Peralta, C.J. (Chairperson), J. Reyes Jr., Lazaro-Javier, and Lopez, JJ., concur.

[1] Rollo, pp. 18-47.
[2] Id. at 49-59. Penned by Associate Justice Hakim S. Abdulwahid, with Associate Justices Franchito N. Diamante and Leoncia Real-Dimagiba, concurring.
[3] Id. at 61-62.
[4] Id. at 77-83.
[5] Id. at 96-103.
[6] Id. at 107-110.
[7] Id. at 135-138-A.
[8] Id. at 139.
[9] Id. at 142.
[10] Id. at 140-141.
[11] Id. at 157-160.
[12] Id. at 161-163. Penned by Judge Nancy Rivas-Palmones.
[13] Id. at 164-168.
[14] Id. at 169-170.
[15] Id. at 171-193.
[16] Id. at 50-53; citations supplied, emphasis and italics in the original.
[17] Id. at 58.
[18] Id. at 54.
[19] Id. at 55.
[20] Id. at 55-56.
[21] Id. at 56-57.
[22] Id. at 57.
[23] Id. at 63-71.
[24] Id. at 284-301.
[25] Id. at 319-325.
[26] Id. at 320; italics in the original.
[27] Id. at 38; emphasis omitted, italics in the original.

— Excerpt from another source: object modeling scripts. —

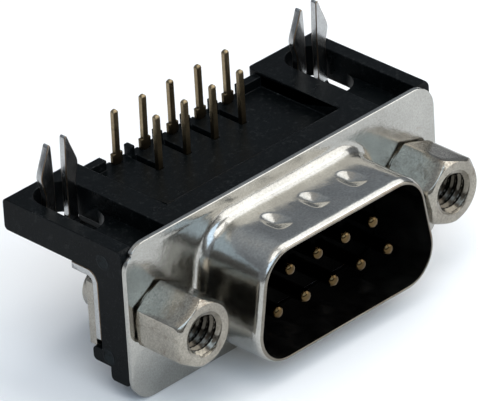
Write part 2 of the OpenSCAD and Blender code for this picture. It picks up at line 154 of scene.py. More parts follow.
def noise_of(tree, vector, scale, detail=4.0, rough=0.55, distort=0.0):
    noise = node(tree, "ShaderNodeTexNoise", Scale=scale, Detail=detail, Roughness=rough,
                 Distortion=distort)
    link(tree, vector, noise.inputs["Vector"])
    return noise.outputs["Fac"]


def ramp(tree, fac, stops):
    """Colours by position; each stop is (position, colour)."""
    colours = node(tree, "ShaderNodeValToRGB")
    elements = colours.color_ramp.elements
    while len(elements) > 1:
        elements.remove(elements[-1])
    elements[0].position, elements[0].color = stops[0][0], (*stops[0][1], 1)
    for position, colour in stops[1:]:
        elements.new(position).color = (*colour, 1)
    link(tree, fac, colours.inputs["Fac"])
    return colours.outputs["Color"]


def grey(v):
    return (v, v, v)


def darker(colour, share):
    return tuple(c * share for c in colour)


def spread(tree, fac, low, high, start=0.3, end=0.7):
    """Low at the start of a range of fac, high at its end, even between and level beyond."""
    span = node(tree, "ShaderNodeMapRange")
    span.inputs["From Min"].default_value = start
    span.inputs["From Max"].default_value = end
    span.inputs["To Min"].default_value = low
    span.inputs["To Max"].default_value = high
    link(tree, fac, span.inputs["Value"])
    return span.outputs["Result"]


def math_of(tree, operation, *values):
    """Result of a calculation; each value is a number or another node's output."""
    made = node(tree, "ShaderNodeMath", operation=operation)
    for socket, value in zip(made.inputs, values):
        if isinstance(value, float):
            socket.default_value = value
        else:
            link(tree, value, socket)
    return made.outputs[0]


def bumps(tree, shader, *layers):
    """Each layer is (height output, strength, distance in metres)."""
    last = None
    for height, strength, distance in layers:
        bump = node(tree, "ShaderNodeBump", Strength=strength, Distance=distance)
        link(tree, height, bump.inputs["Height"])
        if last is not None:
            link(tree, last, bump.inputs["Normal"])
        last = bump.outputs["Normal"]
    link(tree, last, shader.inputs["Normal"])


def mix_colour(tree, fac, a, b):
    """Colour a where fac is 0 and b where it is 1; each is a tuple or another node's output."""
    mix = node(tree, "ShaderNodeMix", data_type="RGBA")
    link(tree, fac, mix.inputs["Factor"])
    for socket, value in ((mix.inputs[6], a), (mix.inputs[7], b)):
        if isinstance(value, tuple):
            socket.default_value = (*value, 1)
        else:
            link(tree, value, socket)
    return mix.outputs[2]


def distance_to(tree, places):
    """Distance in metres to the nearest of some places given in millimetres."""
    nearest = None
    for place in places:
        far = node(tree, "ShaderNodeVectorMath", operation="DISTANCE")
        link(tree, coords(tree), far.inputs[0])
        far.inputs[1].default_value = [v * MM for v in place]
        far = far.outputs["Value"]
        nearest = far if nearest is None else math_of(tree, "MINIMUM", nearest, far)
    return nearest


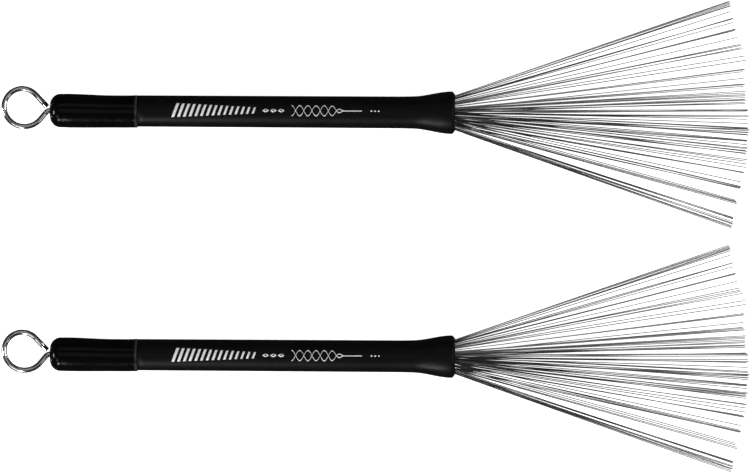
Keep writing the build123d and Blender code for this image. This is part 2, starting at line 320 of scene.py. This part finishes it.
class Shader:
    """A material's node tree, with short calls for the nodes used here."""

    def __init__(self, name, **values):
        self.material = bpy.data.materials.new(name)
        self.material.use_nodes = True
        self.nodes = self.material.node_tree.nodes
        self.links = self.material.node_tree.links
        self.bsdf = self.nodes["Principled BSDF"]
        for key, value in values.items():
            self.bsdf.inputs[key.replace("_", " ")].default_value = value

    def node(self, kind, **values):
        made = self.nodes.new(kind)
        for key, value in values.items():
            setattr(made, key, value)
        return made

    def place(self, scale=(1, 1, 1)):
        """Object coordinates in metres, stretched."""
        coordinates = self.node("ShaderNodeTexCoord")
        mapping = self.node("ShaderNodeMapping")
        mapping.inputs["Scale"].default_value = scale
        self.links.new(coordinates.outputs["Object"], mapping.inputs["Vector"])
        return mapping.outputs["Vector"]

    def noise(self, vector, scale, detail=3.0, roughness=0.5):
        texture = self.node("ShaderNodeTexNoise")
        texture.inputs["Scale"].default_value = scale
        texture.inputs["Detail"].default_value = detail
        texture.inputs["Roughness"].default_value = roughness
        self.links.new(vector, texture.inputs["Vector"])
        return texture.outputs["Fac"]

    def spread(self, value, low, high, to_low, to_high):
        """Maps a value's range to another, clamped."""
        mapped = self.node("ShaderNodeMapRange")
        ends = {"From Min": low, "From Max": high, "To Min": to_low, "To Max": to_high}
        for key, number in ends.items():
            mapped.inputs[key].default_value = number
        self.links.new(value, mapped.inputs["Value"])
        return mapped.outputs["Result"]

    def mix_colours(self, value, first, second):
        mix = self.node("ShaderNodeMix", data_type="RGBA")
        mix.inputs["A"].default_value = (*first, 1)
        mix.inputs["B"].default_value = (*second, 1)
        self.links.new(value, mix.inputs["Factor"])
        return mix.outputs["Result"]

    def bump(self, height, distance, strength):
        made = self.node("ShaderNodeBump")
        made.inputs["Distance"].default_value = distance
        made.inputs["Strength"].default_value = strength
        self.links.new(height, made.inputs["Height"])
        self.links.new(made.outputs["Normal"], self.bsdf.inputs["Normal"])

    def feed(self, output, socket):
        self.links.new(output, self.bsdf.inputs[socket])


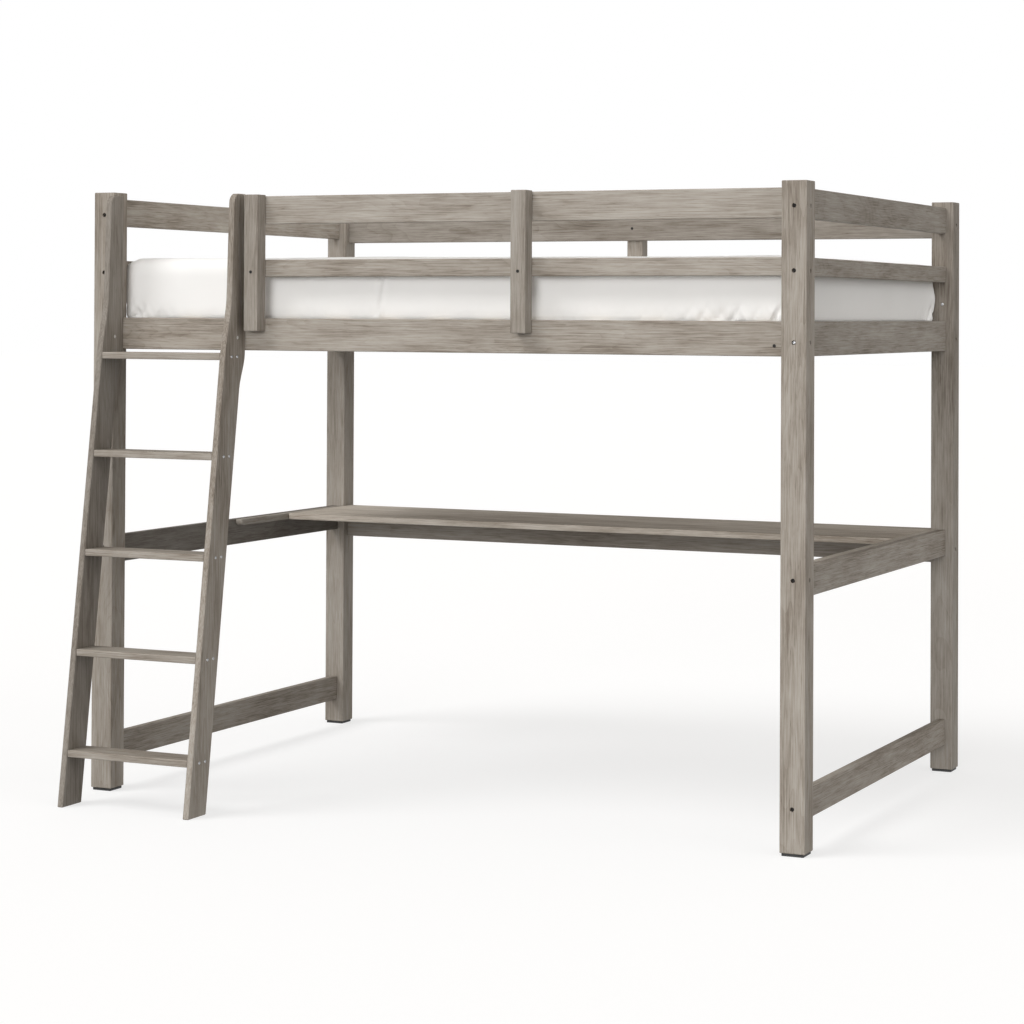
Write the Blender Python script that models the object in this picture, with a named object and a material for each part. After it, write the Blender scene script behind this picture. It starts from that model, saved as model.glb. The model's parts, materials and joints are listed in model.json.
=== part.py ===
"""Loft bed with a desk below it and a bolted ladder at its front left corner.

Metres, +Z up, +X to the right of someone facing the bed, +Y to its back.
The origin is on the floor, in the middle of the bounding box.
"""
import math

import bmesh
import bpy
from mathutils import Matrix, Vector

# Driving dimensions of the frame
FRAME_LENGTH = 2.030
FRAME_WIDTH = 1.370
POST_SIZE = 0.064
POST_TOP = 1.620
FOOT_HEIGHT = 0.007
FOOT_INSET = 0.004
LADDER_REACH = 0.250
RAIL_THICKNESS = 0.022
GAP = 0.0003
EDGE_EASE = 0.0022

# Heights of the rails, bottom and top
UPPER_GUARD = (1.530, 1.604)
BACK_GUARD = (1.518, 1.592)
LOWER_GUARD = (1.391, 1.436)
BED_RAIL = (1.196, 1.281)
DESK_RAIL = (0.614, 0.688)
DESK_APRON = (0.592, 0.6697)
STRETCHER = (0.077, 0.150)

# Battens that join the guards to the bed rails
BATTEN_SIZE = 0.042
BACK_BATTEN_WIDTH = 0.050
BATTEN_SPAN = (1.247, 1.607)
LEFT_BATTEN_X = -0.5312
MIDDLE_BATTEN_X = 0.2426
BACK_BATTEN_X = -0.006

# Desk
DESK_THICKNESS = 0.018
DESK_DEPTH = 0.400
DESK_END_GAP = 0.0015
LEDGE_WIDTH = 0.024
LEFT_LEDGE_LEAD = 0.270
RIGHT_LEDGE_LEAD = 0.700
LEDGE_CORNER_RADIUS = 0.013
PLATE_SIZE = (0.060, 0.030, 0.0025)
PLATE_SETBACKS = (0.060, 0.310)

# Bed base and mattress
SLAT_COUNT = 13
SLAT_WIDTH = 0.070
SLAT_THICKNESS = 0.018
SLAT_TOP = 1.270
SLAT_END_MARGIN = 0.060
CLEAT_SIZE = (0.021, 0.035)
MATTRESS_SIZE = (1.925, 1.250, 0.176)
MATTRESS_EDGE_RADIUS = 0.030

# Ladder
STRINGER_THICKNESS = 0.017
RIGHT_STRINGER_X = -0.550
STRINGER_TOP = 1.610
STRINGER_SLOPE = 0.1423
STRINGER_DEPTH = 0.087
STRINGER_HEAD_DEPTH = 0.060
STRINGER_HEAD_SLOPE = 0.040
FRONT_BEND = (1.190, 1.345)
BACK_BEND = (1.095, 1.190)
HEAD_RADIUS = 0.025
STEP_COUNT = 5
FIRST_STEP_TOP = 0.147
STEP_PITCH = 0.2605
STEP_THICKNESS = 0.018
STEP_INSET = 0.001
NUT_RADIUS = 0.0045
NUT_LENGTH = 0.012
NUT_SETBACK = 0.040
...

[28] Id. at 21; emphasis omitted.
[29] Caiña v. People, 288 Phil. 177, 182-183 (1992).
[30] Bautista v. Puyat Vinyl Products, Inc., 416 Phil. 305, 309 (2001), citing Hi-Precision Steel Center, Inc. v. Lim Kim Steel Builders, Inc., 298-A Phil. 361, 372 (1993) and Navarro v. Commission on Elections, 298-A Phil. 588, 593 (1993).
[31] Republic of the Phils. v. Sandiganbayan, 426 Phil. 104, 110 (2002); citation omitted.
[32] Rollo, p. 51.
[33] Id. at 162.
[34] Id. at 57.
[35] Id. at 140-141.
[36] Spouses Reyes, et a. v. Heirs of Benjamin Malance, 793 Phil. 861, 869 (2016).
[37] RULES OF COURT, Rule 132, Sec. 23.